Please list all lines of the material below in which the string "continues" occurs.

##### PROVIDED MATERIAL

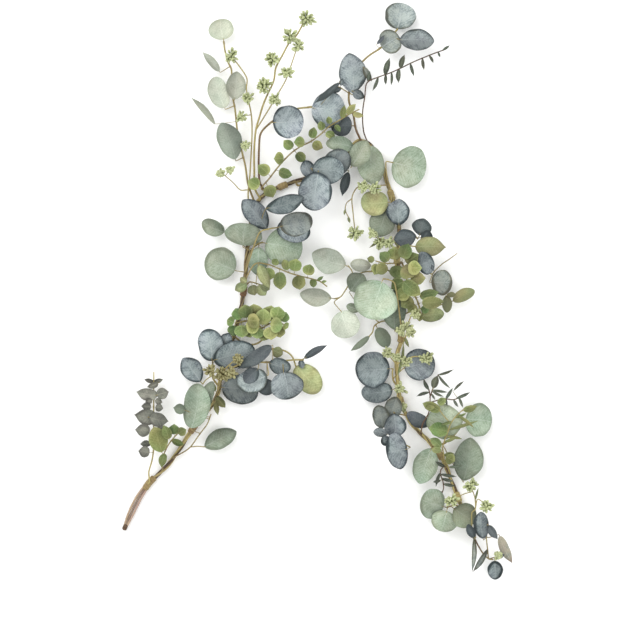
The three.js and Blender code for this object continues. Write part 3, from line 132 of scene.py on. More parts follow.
# Sprays in the order they are laid on the vine. A stem row is its radius, its arch and its plan points, and
# the first stem starts on the vine. A leaf row is its kind, heel, tip, width and slope; a head row its centre
# and reach. The tones are a letter for each leaf. Brown is how brown the stems are at the vine: from 1 down
# to 0 for golden and to -1 for pale straw, and over 1 for stems dark all along. Pointed makes the small
# leaves slim ovals that end in a point, seed_tan turns the seeds tan, and settle lowers the foot onto what
# lies there.
spray("silver_dollar_spray_pale", "pale", 3, tones="wslsud", brown=0.3,
    stems=[(2, 10, (-117, 160), (-124, 192), (-129, 225), (-137, 258), (-143, 285), (-148, 330), (-154, 360),
      (-154, 398), (-161, 414), (-166, 434), (-168, 450))],
    leaves=[("round", -168, 447, -174, 490, 46), ("point", -176, 396, -207, 431, 15),
      ("round", -166, 330, -185, 385, 37), ("oval", -150, 338, -144, 395, 36),
      ("oval", -147, 237, -172, 303, 44, 0.3), ("slim", -184, 301, -229, 350, 12)])
spray("seeded_spray_left", "seed", 2, brown=0.15,
    stems=[(1.7, 12, (-121, 128), (-124, 170), (-121, 207), (-119, 240), (-117, 280), (-118, 315),
      (-124, 346), (-127, 364), (-126, 382), (-138, 402), (-152, 420)), (1.3, 4, (-122, 182), (-138, 182),
      (-152, 196), (-166, 208))],
    heads=[(-154, 424, 16), (-124, 346, 15), (-136, 314, 13), (-129, 262, 11), (-174, 212, 10),
      (-156, 218, 10)])
spray("seeded_spray_crown", "seed", 2, brown=0.05,
    stems=[(2, 12, (-104, 166), (-112, 185), (-113, 218), (-113, 255), (-110, 290), (-103, 315), (-97, 335),
      (-89, 354), (-78, 378), (-74, 402), (-62, 425), (-50, 447), (-36, 462), (-24, 484)), (1.5, 4,
      (-110, 290), (-88, 325), (-72, 352), (-56, 380), (-48, 402), (-38, 432))],
    heads=[(-20, 490, 18), (-49, 458, 18), (-34, 440, 15), (-80, 417, 16), (-54, 392, 15), (-96, 368, 17),
      (-74, 343, 15)])
spray("silver_dollar_spray_blue_top_right", "blue", 4, tones="dlqsygkdkd", brown=0.6,
    stems=[(2.2, 12, (80, 273), (70, 292), (66, 315), (58, 340), (58, 358), (66, 384), (78, 408), (94, 424),
      (112, 436), (130, 452), (145, 472)), (1.3, 2, (58, 356), (42, 366), (30, 372))],
    leaves=[("round", 71, 298, 25, 300, 40), ("oval", 65, 356, 58, 428, 50),
      ("round", 112, 434, 148, 458, 46), ("oval", 148, 452, 211, 449, 40), ("round", 146, 478, 152, 519, 57),
      ("point", 84, 402, 99, 376, 12), ("point", 60, 362, 87, 347, 17), ("slim", 44, 366, 26, 358, 9),
      ("slim", 42, 366, 46, 382, 9), ("slim", 108, 444, 122, 461, 7)])
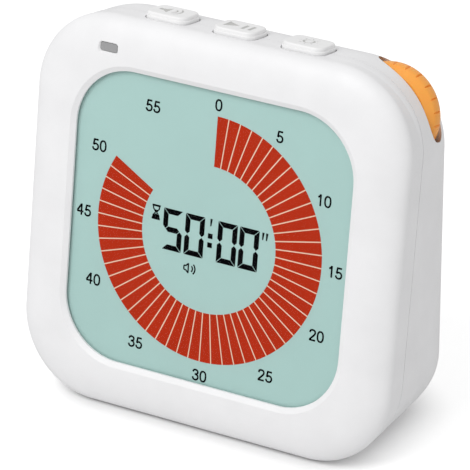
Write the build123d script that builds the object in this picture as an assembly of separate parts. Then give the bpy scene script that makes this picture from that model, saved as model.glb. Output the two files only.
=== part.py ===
from build123d import *
import os
from math import cos, hypot, pi, radians, sin, sqrt, tan

# Visual countdown timer: a wedge shaped desk timer with a dial screen, three keys and a corner wheel.
#
# Millimetres.  X runs to the right, Y to the back and Z up.  The origin is at the middle of the base,
# on the surface that the feet stand on.
#
# Most pieces lie along the leaning face.  Their places are given in the face's own directions:
# x across, v up along the face from its centre, and d, the depth behind the flat of the face.

# ---------------------------------------------------------------- driving sizes

# Case
case_width = 88.0
case_height = 84.9  # along the face
case_depth = 40.0  # at the base
lean = radians(8.2)  # the face leans back
wall = 2.0
corner_radius = 17.8
nose_reach = 8.0  # the front edge rolls in over this much of the face
nose_depth = 3.85
back_draw = 0.4  # each side draws in by this towards the back
back_corner_radius = 18.4
back_radius = 17.0  # rounding of the back at the sides and the top
base_radius = 8.0  # rounding of the back at the base
parting_depth = 8.7
parting_groove = 0.12
tongue_thickness = 0.9
tongue_length = 1.5

# Clearances
slip = 0.1  # between pieces that drop into each other
running = 0.05  # on the radius of a turning shaft
key_gap = 0.25  # around a key
rest_gap = 0.25  # under a part that stops on a wall
screw_play = 0.15  # on the radius of a hole that a screw drops through
thread_play = 0.02  # on the radius of a hole that a screw bites into
hole_spare = 0.3  # a blind screw hole runs on past the tip by this
post_gap = 0.6  # between the display frame and a case post beside it
board_play = 0.4  # between a board's edge and what it clears

# Screen
screen_side = 11.2  # from the side of the case to the opening
screen_end = 10.65  # from the top or the base edge of the face to the opening
screen_radius = 13.3
screen_bevel = 1.1
screen_bevel_depth = 0.65
lip_depth = 1.2
window_flange = 1.0
window_thickness = 0.4
window_gap = 0.1  # keeps the window off the film
film_thickness = 0.2
glass_overlap = 1.8
glass_thickness = 2.2
guide_thickness = 2.5
guide_edge = 1.0  # room beside the light guide for its side lights
side_light_length = 3.0
side_light_height = 1.4
side_light_gap = 0.05
strip_thickness = 0.8
strip_end = 6.6  # from the side of the glass to the end of a contact strip
strip_gap = 0.2  # between a contact strip and the light guide

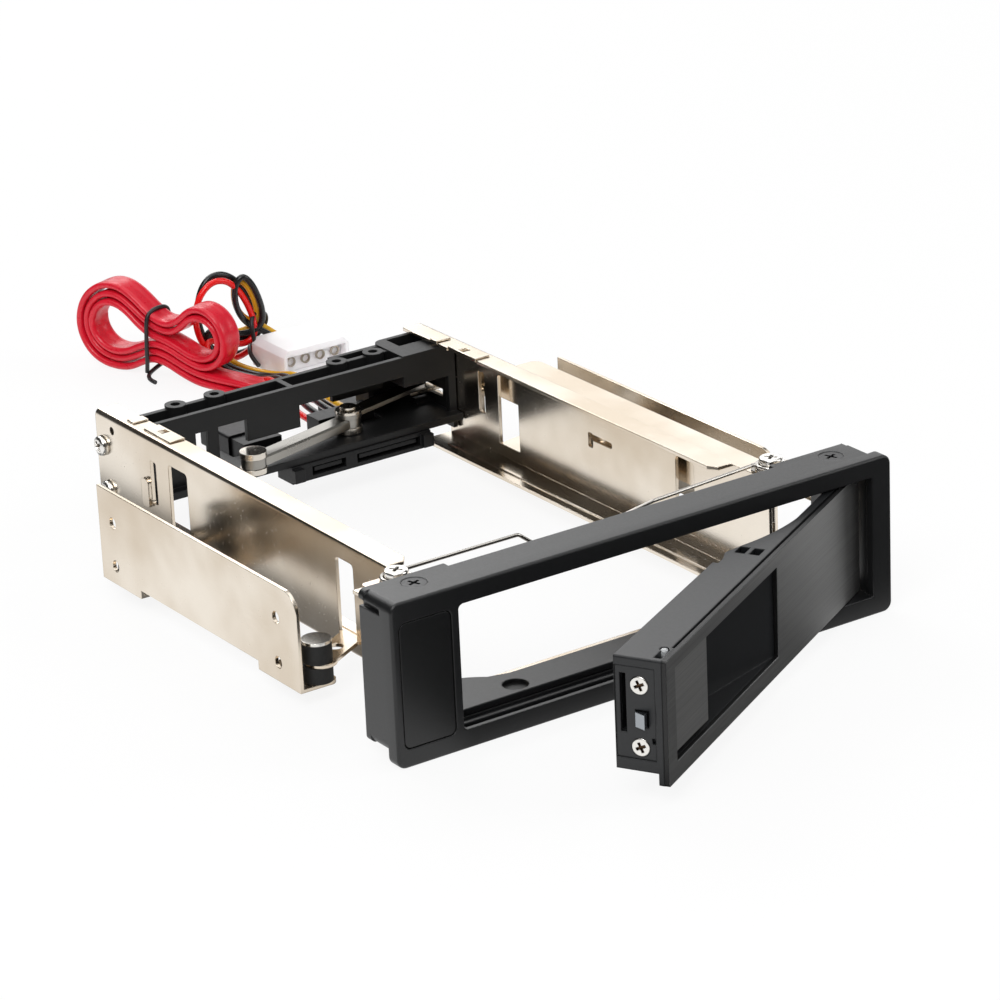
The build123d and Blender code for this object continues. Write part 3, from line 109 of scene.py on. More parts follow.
# Along the hank, across it, and up. The lowest layer goes left and round the big loop
data_left_outer = [
    (-22.0, 4.0, 1.15), (-14.5, 4.0, 1.2), (-8.0, 4.1, 3.0), (-2.0, 4.2, 5.4), (3.0, 4.2, 5.9),
    (7.5, 4.1, 4.0), (12.0, 4.0, 1.7), (17.0, 3.9, 1.15), (22.5, 3.9, 1.8), (27.0, 3.9, 4.4),
    (30.0, 3.9, 9.0), (30.6, 3.9, 14.4), (28.6, 3.9, 19.8), (24.6, 3.9, 24.0), (19.4, 3.9, 26.4),
    (14.0, 3.9, 26.3), (9.2, 3.9, 24.0), (4.6, 4.0, 20.4), (0.2, 4.0, 17.8), (-4.0, 4.1, 17.5),
]
data_right_outer = [
    (-8.0, 4.2, 19.6), (-11.2, 4.3, 22.8), (-15.6, 4.3, 24.2), (-20.2, 4.3, 22.8),
    (-23.4, 4.3, 19.2), (-24.4, 4.3, 14.6), (-23.0, 4.2, 10.0), (-19.4, 4.2, 6.9),
    (-14.6, 4.2, 5.9), (-8.6, 4.2, 7.7), (-3.0, 4.1, 10.1),
]
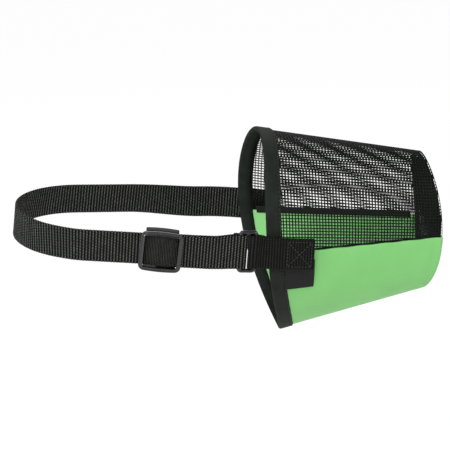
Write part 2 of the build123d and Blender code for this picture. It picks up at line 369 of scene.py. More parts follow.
PLASTIC = Plain("moulded_plastic", (0.005, 0.005, 0.0052, 1), (0.012, 0.012, 0.0125, 1), 0.14, 700.0, 0.015 * MM, 0.2,
                level=0.5)
DULL_PLASTIC = Plain("dull_plastic", (0.004, 0.004, 0.0042, 1), (0.008, 0.008, 0.0085, 1), 0.5, 700.0, 0.02 * MM,
                     level=0.15)
THREAD = Plain("sewing_thread", (0.012, 0.013, 0.012, 1), (0.070, 0.075, 0.068, 1), 0.5, 3000.0, 0.05 * MM, level=0.3)


# ------------------------------------------------------------------ mesh helpers
def clamped(share: float) -> float:
    """The share held between 0 and 1."""
    return min(max(share, 0.0), 1.0)


def eased(share: float) -> float:
    """Eased share from 0 to 1."""
    return share * share * (3 - 2 * share)


def finish_object(name: str, mesh: bmesh.types.BMesh, material: bpy.types.Material, smooth: bool = True,
                  wall: float = 0.0) -> bpy.types.Object:
    """Turn a bmesh into an object at the origin.

    Args:
        name: The piece's name.
        mesh: Its shape, already in place.
        material: Its finish.
        smooth: Whether its faces shade smoothly.
        wall: Thickness given to a sheet, inward from its faces.

    Returns:
        The new object.
    """
    data = bpy.data.meshes.new(name)
    mesh.to_mesh(data)
    mesh.free()
    data.materials.append(material)
    for polygon in data.polygons:
        polygon.use_smooth = smooth
    made = bpy.data.objects.new(name, data)
    bpy.context.scene.collection.objects.link(made)
    if wall:
        solid = made.modifiers.new("wall", "SOLIDIFY")
        solid.thickness, solid.offset = wall, -1.0
    return made


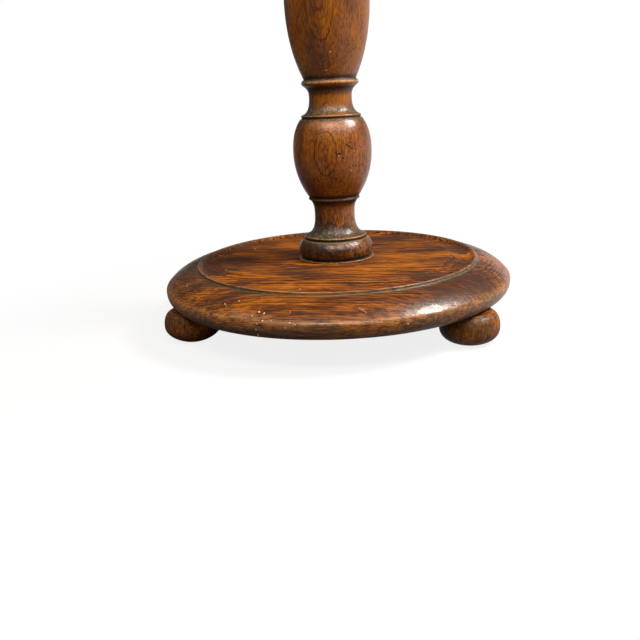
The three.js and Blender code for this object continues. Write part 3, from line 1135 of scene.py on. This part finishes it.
def raw_oak():
    wood = Surface("raw_oak")
    fibre = wood.cloud(wood.place(), Spots(0.5, 0.5, seed=1))
    stain = wood.cloud(wood.place(), Spots(8, 8, seed=2))
    tone = wood.shade(fibre, BARE_OAK, AGED_OAK)
    wood.give(
        Base_Color=wood.blend(wood.fit(stain, 0.4, 0.7, 0, 0.5), tone, (*DIRTY_OAK, 1)),
        Roughness=wood.spread(fibre, 0.7, 0.9),
        Normal=wood.bump(fibre, distance=0.2 * MM),
    )
    return wood.material


def paint():
    speck = Surface("cream_paint")
    soil = speck.cloud(speck.place(), Spots(0.7, 0.7, seed=5))
    speck.give(Base_Color=speck.shade(soil, PAINT, SOILED_PAINT), Roughness=speck.spread(soil, 0.4, 0.65))
    return speck.material


def dark_wax():
    wax = Surface("dark_wax")
    grit = wax.cloud(wax.place(), Spots(0.5, 0.5, seed=6))
    wax.give(
        Base_Color=wax.shade(grit, SOOT_AND_SHADE, DRY_WAX),
        Roughness=wax.spread(grit, 0.6, 0.8),
        Specular_IOR_Level=0.2,
    )
    return wax.material


def build_base():
    base = turn_piece("base", base_profile(), BASE_SIDES, seat=BASE_LOW.z)
    cut_out(base, [spigot_hole(foot) for foot in FOOT_FULLNESS])
    stand_for(base, "base_disc", Oak("oak_base", BASE_FINISH).material)
    return base


def build_feet():
    wood = Oak("oak_feet", FEET_FINISH).material
    for foot, fullness in FOOT_FULLNESS.items():
        piece = turn_piece(f"bun_{foot}", foot_profile(fullness), FOOT_SIDES, centre=middle_of(foot))
        stand_for(piece, foot, wood)


def build_column():
    column = turn_piece("turned_column", column_profile(), COLUMN_SIDES)
    cut_out(column, [
        kerf_cutter(COLUMN_LOW.z - GLUE_GAP, KERF_DEPTH + GLUE_GAP),
        kerf_cutter(COLUMN_HIGH.z + GLUE_GAP, -KERF_DEPTH - GLUE_GAP),
    ])
    stand_for(column, "column", Oak("oak_column", COLUMN_FINISH).material)
    return column


def build_top():
    wood = Oak("oak_top", TOP_FINISH).material
    top = turn_piece("round_top", top_profile(), TOP_SIDES, seat=TOP_LOW.z)
    cut_out(top, [screw_hole(screw) for screw in SCREWS])
    stand_for(top, "top_disc", wood)
    block = turn_piece("turned_block", block_profile(), BLOCK_SIDES, seat=BLOCK_LOW.z)
    cut_out(block, [screw_hole(screw) for screw in SCREWS])
    stand_for(block, "top_block", wood)


def dress_cad_nodes(nodes, material):
    for node in nodes:
        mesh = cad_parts[node].data
        mesh.materials.clear()
        mesh.materials.append(material)


def build_stand(camera):
    base = build_base()
    build_feet()
    column = build_column()
    build_top()
    cream = paint()
    splash(camera, base, "base_specks", BASE_SPECKS, cream)
    splash(camera, base, "base_scratch", BASE_SCRATCH, cream)
    splash(camera, column, "column_specks", COLUMN_SPECKS, cream)
    splash(camera, column, "column_nicks", COLUMN_NICKS, dark_wax())
    dress_cad_nodes(["base_wedge", "top_wedge"], raw_oak())
    dress_cad_nodes(SCREWS, steel())


def white_seen(nodes, lit, white, behind):
    """Gives the white shader to the camera, and to reflections and clear glass as far as it lies behind."""
    rays = nodes.tree.nodes.new("ShaderNodeLightPath").outputs
    mirrored = nodes.maths("MAXIMUM", rays["Is Glossy Ray"], rays["Is Transmission Ray"])
    seen = nodes.maths("MAXIMUM", rays["Is Camera Ray"], nodes.times(mirrored, behind, MIRRORED_WHITE))
    return nodes.add("ShaderNodeMixShader", {0: seen, 1: lit, 2: white})


def towards_backdrop(nodes, vector):
    """How far a direction or a place lies on the backdrop's side, behind the stand and to its right."""
    return nodes.vector("DOT_PRODUCT", vector, direction(BACKDROP_AZIMUTH, 0), output="Value")


def add_world():
    """Dim room, with a low white backdrop."""
    world = bpy.data.worlds.new("studio")
    bpy.context.scene.world = world
    sky = Nodes(world)
    room = sky.add("ShaderNodeBackground", {"Color": (*ROOM_TONE, 1), "Strength": ROOM_STRENGTH})
    white = sky.add("ShaderNodeBackground", {"Color": (1, 1, 1, 1), "Strength": 1.0})
    gaze = sky.add("ShaderNodeTexCoord", {}, output="Generated")
    low = sky.fit(sky.split(gaze)["Z"], *BACKDROP_TOP)
    behind = sky.times(sky.fit(towards_backdrop(sky, gaze), *BACKDROP_SIDE), low)
    sky.put(sky.tree.nodes["World Output"].inputs["Surface"], white_seen(sky, room, white, behind))


def add_floor():
    """Pale floor with the stand's shadow, which goes over into the white of the room further out."""
    floor = Surface("floor")
    floor.give(Base_Color=(*FLOOR_TONE, 1), Roughness=FLOOR_ROUGHNESS)
    glow = floor.add("ShaderNodeEmission", {"Color": (1, 1, 1, 1), "Strength": 1.0})
    far = floor.vector("LENGTH", floor.place(), output="Value")
    shadowed = floor.add("ShaderNodeMixShader", {
        0: floor.fit(far, SHADOW_WITHIN, WHITE_BEYOND, WHITE_IN_SHADOW, 1.0),
        1: floor.shader.outputs[0],
        2: glow,
    })
    dim = floor.add("ShaderNodeBsdfDiffuse", {"Color": (*FLOOR_MIRRORED_TONE, 1)})
    behind = floor.fit(towards_backdrop(floor, floor.place()), *BACKDROP_ON_FLOOR)
    shown = white_seen(floor, dim, shadowed, behind)
    floor.put(floor.tree.nodes["Material Output"].inputs["Surface"], shown)
    corners = [(x * FLOOR_REACH, y * FLOOR_REACH, 0) for x, y in ((-1, -1), (1, -1), (1, 1), (-1, 1))]
    piece = mesh_object("floor", corners, [(0, 1, 2, 3)])
    piece.data.materials.append(floor.material)
    piece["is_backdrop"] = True


def add_lamp(name, azimuth, elevation, distance, size, power, colour):
    lamp = bpy.data.lights.new(name, "AREA")
    lamp.shape = "RECTANGLE"
    lamp.size, lamp.size_y = size
    lamp.energy = power
    lamp.color = colour
    towards = direction(azimuth, elevation)
    placed = place_object(name, lamp)
    placed.location = Vector((0, 0, LAMP_AIM)) + towards * distance
    placed.rotation_mode = "QUATERNION"
    placed.rotation_quaternion = towards.to_track_quat("Z", "Y")


build_stand(add_camera())
add_world()
add_floor()
for lamp_name, settings in LAMPS.items():
    add_lamp(lamp_name, *settings)
bpy.context.scene.view_settings.view_transform = "Standard"
[[list(corner) for corner in box] for box in (cad_bounds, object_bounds())]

##########

| COMPLETE ANSWER |
The three.js and Blender code for this object continues. Write part 3, from line 132 of scene.py on. More parts follow.
The build123d and Blender code for this object continues. Write part 3, from line 109 of scene.py on. More parts follow.
The three.js and Blender code for this object continues. Write part 3, from line 1135 of scene.py on. This part finishes it.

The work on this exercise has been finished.